The town of Palm Beach, Florida, has provided documents to the New York Attorney General's Office as part of the probe, a lawyer for the town confirmed. The documents relate to a legal dispute that Trump settled with the town using Foundation money. The details of the 2007 Palm Beach case were first reported by the Washington Post last week.

"The New York Attorney General’s Office did contact me in regard to this matter," John Randolph, the Palm Beach Town attorney said. "I just sent them the documents that I had previously sent to the Washington Post."

New York Attorney General Eric Schneiderman had announced earlier this month, before the Washington Post's reporting on the Palm Beach case, that his office had opened an investigation into Trump Foundation after it was reported that Trump had used Foundation money to buy personal gifts for himself.

The contact with Palm Beach by the Attorney General's Office suggests its probe had widened to include other alleged acts of self-dealing.

The Palm Beach case was one of two cases reported on by the Post in which Trump or Trump-owned businesses settled legal disputes that didn't involve his Foundation but that used Foundation monies as part of the settlement.

In the the Palm Beach case, the Florida town had levied some $120,000 in fines against Trump's Mar-a-Lago resort for erecting an 80-foot flagpole that violated local rules limiting flagpole heights to 42 feet.
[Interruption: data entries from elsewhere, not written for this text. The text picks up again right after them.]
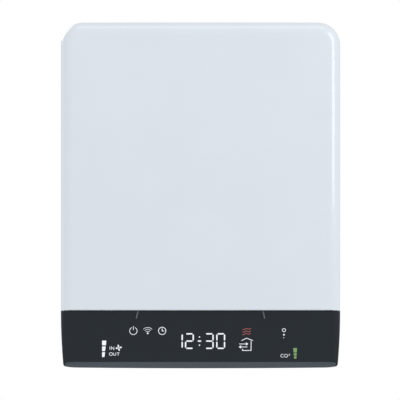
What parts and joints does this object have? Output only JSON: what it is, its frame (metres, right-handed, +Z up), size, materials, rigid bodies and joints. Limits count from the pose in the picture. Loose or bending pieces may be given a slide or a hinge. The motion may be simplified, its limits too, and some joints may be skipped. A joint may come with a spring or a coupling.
{
  "type": "through-the-wall heat recovery unit",
  "caption": "Wall-mounted heat recovery ventilator: white domed cover over a dark glass-like display band, with a round wall tube holding the exchanger and fans.",
  "frame": {"origin": "where the wall tube's axis meets the wall face, on the back of the wall plate", "axes": "+X to the right seen from the room, +Y along the tube towards the outdoors, +Z up; the room and the display are at negative Y"},
  "size_m": [0.246, 0.534, 0.3045],
  "materials": {
    "cover_white": "gloss",
    "housing_white": "fine satin",
    "grille_grey": "satin",
    "fascia_black": "high gloss",
    "trim_slate": "satin",
    "rib_grey": "satin",
    "plate_grey": "moulded",
    "duct_grey": "moulded",
    "tube_white": "extruded",
    "exchanger_sheet": "thin sheet",
    "exchanger_shell": "moulded",
    "seal_foam": "foam",
    "fan_black": "glass-filled",
    "fan_grey": "glass-filled",
    "motor_steel": "plated",
    "bright_steel": "ground",
    "screw_steel": "zinc",
    "magnet_nickel": "nickel",
    "heater_metal": "fins",
    "heater_frame": "heat-proof",
    "head_grey": "weathered satin",
    "filter_paper": "pleated fleece",
    "filter_frame": "satin",
    "fresh_foam": "open foam",
    "board_green": "solder mask",
    "part_black": "moulded",
    "relay_blue": "moulded",
    "can_blue": "sleeved",
    "terminal_green": "moulded",
    "socket_white": "moulded",
    "fuse_glass": "glass",
    "ribbon_grey": "flat cable",
    "shield_tin": "tinned",
    "guide_white": "diffusing",
    "vane_grey": "moulded",
    "grommet_rubber": "matt"
  },
  "bodies": {
    "unit": {"wall_plate": "plate_grey", "chassis_posts": "plate_grey", "cable_grommet": "grommet_rubber", "rear_housing": "housing_white", "supply_grille": "grille_grey", "intake_grille": "grille_grey", "front_chassis": "plate_grey", "catch_discs": "bright_steel", "chassis_screws": "screw_steel", "display_fascia": "fascia_black", "cover_guides": "rib_grey", "fascia_trim": "trim_slate", "display_board": "board_green", "digit_module": "part_black", "icon_light_guides": "guide_white", "touch_springs": "bright_steel", "display_ribbon": "ribbon_grey", "air_duct": "duct_grey", "heater_frame": "heater_frame", "heater_bars": "heater_metal", "intake_plenum": "duct_grey", "supply_actuator": "part_black", "extract_actuator": "part_black", "wall_tube": "tube_white", "tube_adapter": "plate_grey", "flange_screws": "screw_steel", "supply_fan_frame": "fan_grey", "supply_stator": "motor_steel", "fan_bearings": "bright_steel", "extract_fan_frame": "fan_grey", "extract_stator": "motor_steel", "exchanger_shell": "exchanger_shell", "exchanger_seals": "seal_foam", "exchanger_sheets": "exchanger_sheet", "exchanger_end_plates": "exchanger_shell", "outdoor_head": "head_grey", "exhaust_grille": "head_grey", "fresh_air_filter": "fresh_foam", "control_board": "board_green", "board_screws": "screw_steel", "power_module": "part_black", "relays": "relay_blue", "capacitors": "can_blue", "terminal_block": "terminal_green", "radio_module": "shield_tin", "plug_sockets": "socket_white", "buzzer": "part_black", "fuse": "fuse_glass", "co2_sensor": "shield_tin", "humidity_sensor": "socket_white"},
    "cover": {"front_cover": "cover_white", "cover_magnets": "magnet_nickel"},
    "filter": {"filter_cassette": "filter_frame", "filter_mat": "filter_paper"},
    "supply_rotor": {"supply_impeller": "fan_black", "supply_shaft": "bright_steel"},
    "extract_rotor": {"extract_impeller": "fan_black", "extract_shaft": "bright_steel"},
    "supply_flap": {"supply_vane": "vane_grey"},
    "extract_flap": {"extract_vane": "vane_grey"}
  },
  "joints": [
    {"name": "cover_pull", "type": "slide", "parent": "unit", "child": "cover", "axis": [0, -1, 0], "range_m": [0, 0.06]},
    {"name": "filter_pull", "type": "slide", "parent": "unit", "child": "filter", "axis": [1, 0, 0], "range_m": [0, 0.19]},
    {"name": "supply_fan_spin", "type": "hinge", "parent": "unit", "child": "supply_rotor", "pos_m": [0, 0.02, 0], "axis": [0, 1, 0], "continuous": true},
    {"name": "extract_fan_spin", "type": "hinge", "parent": "unit", "child": "extract_rotor", "pos_m": [0, 0.336, 0], "axis": [0, 1, 0], "continuous": true},
    {"name": "supply_flap_turn", "type": "hinge", "parent": "unit", "child": "supply_flap", "pos_m": [0, -0.0305, 0.098], "axis": [1, 0, 0], "range_deg": [0, 86]},
    {"name": "extract_flap_turn", "type": "hinge", "parent": "unit", "child": "extract_flap", "pos_m": [0, -0.026, -0.143], "axis": [1, 0, 0], "range_deg": [0, 86]}
  ]
}
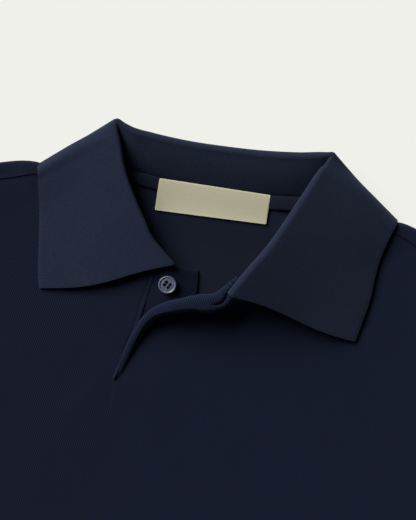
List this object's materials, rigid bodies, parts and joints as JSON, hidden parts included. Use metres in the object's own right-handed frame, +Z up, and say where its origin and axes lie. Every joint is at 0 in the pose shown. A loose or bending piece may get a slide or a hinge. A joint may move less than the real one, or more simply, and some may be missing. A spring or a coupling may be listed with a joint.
{
  "type": "polo shirt",
  "caption": "Short-sleeved knit polo shirt laid flat on its back, with its collar spread, its neck open and one placket edge turned back below the button.",
  "frame": {"origin": "bottom centre of the shirt's bounding box, on the surface it lies on", "axes": "+X to the wearer's left, +Y from the hem to the head, +Z up from the surface the shirt lies on"},
  "size_m": [0.8472, 0.7332, 0.0362],
  "materials": {
    "body_cloth": "matte",
    "collar_cloth": "matte",
    "label_satin": "satin",
    "button": "satin"
  },
  "bodies": {
    "root": {"back": "body_cloth", "front": "body_cloth", "sleeve_wearers_right": "body_cloth", "sleeve_wearers_left": "body_cloth", "collar": "collar_cloth", "under_placket": "body_cloth", "neck_tape": "body_cloth", "label": "label_satin", "button": "button"}
  },
  "joints": []
}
Trump brought a lawsuit against the town, which was later settled with Trump donating $100,000 to a charity agreed upon by Palm Beach. Trump donated to the Fisher House, a local veterans' organization, but used money from the Foundation rather than his own, in a practice experts say is blatant "self-dealing."

Self-dealing, or the use of a charity's money to the personal benefit of one of its operators, is a major no-no in charity world, and a violation of both State law in New York, where the Trump Foundation is registered, and IRS regulations, according to legal and tax experts.

In the second legal case reported on by the Washington Post last week, Trump used Foundation money to settle a 2010 dispute over prize money in a hole-in-one contest at one of his golf courses. A man named Martin Greenberg had scored the hole-in-one at a charity event for Alonzo Mourning's charity held at Trump National Golf Club in Westchester County, New York. When Greenberg did not receive the $1 million promised for the shot, he sued the golf course, the Mourning charity, and the insurer for the prize money. The parties agreed on a $500,000 donation to a charity of Greenberg's choosing. A $158,000 donation was ultimately sent to the Martin Greenberg Foundation, but that contribution came from Trump Foundation, which has not received a donation from Trump himself since 2009.

In interviews last week with a wide range of Tax and Charity Law experts that included a former Charities Investigator in the New York Attorney General's Office, the experts said that investigations into "self-dealing" could result in a settlement between the charity and prosecutors, or, if the charity is uncooperative, a legal case could be brought.

“The attorney general has the authority to investigate those kinds of violations and seek monetary remedies, seek removal of director in appropriate cases, and pretty much everything in between,” Pamela Mann, the Head of the tax exempt organizations group at the New York City law firm Carter Ledyard, who for 11 years served as Chief of the Charities Bureau at the New York Attorney General’s office. “I think it’s conceivable they could also seek to involuntary dissolve a foundation because it's not really acting like a charitable foundation.”

The Donald J. Trump Foundation has no paid employees.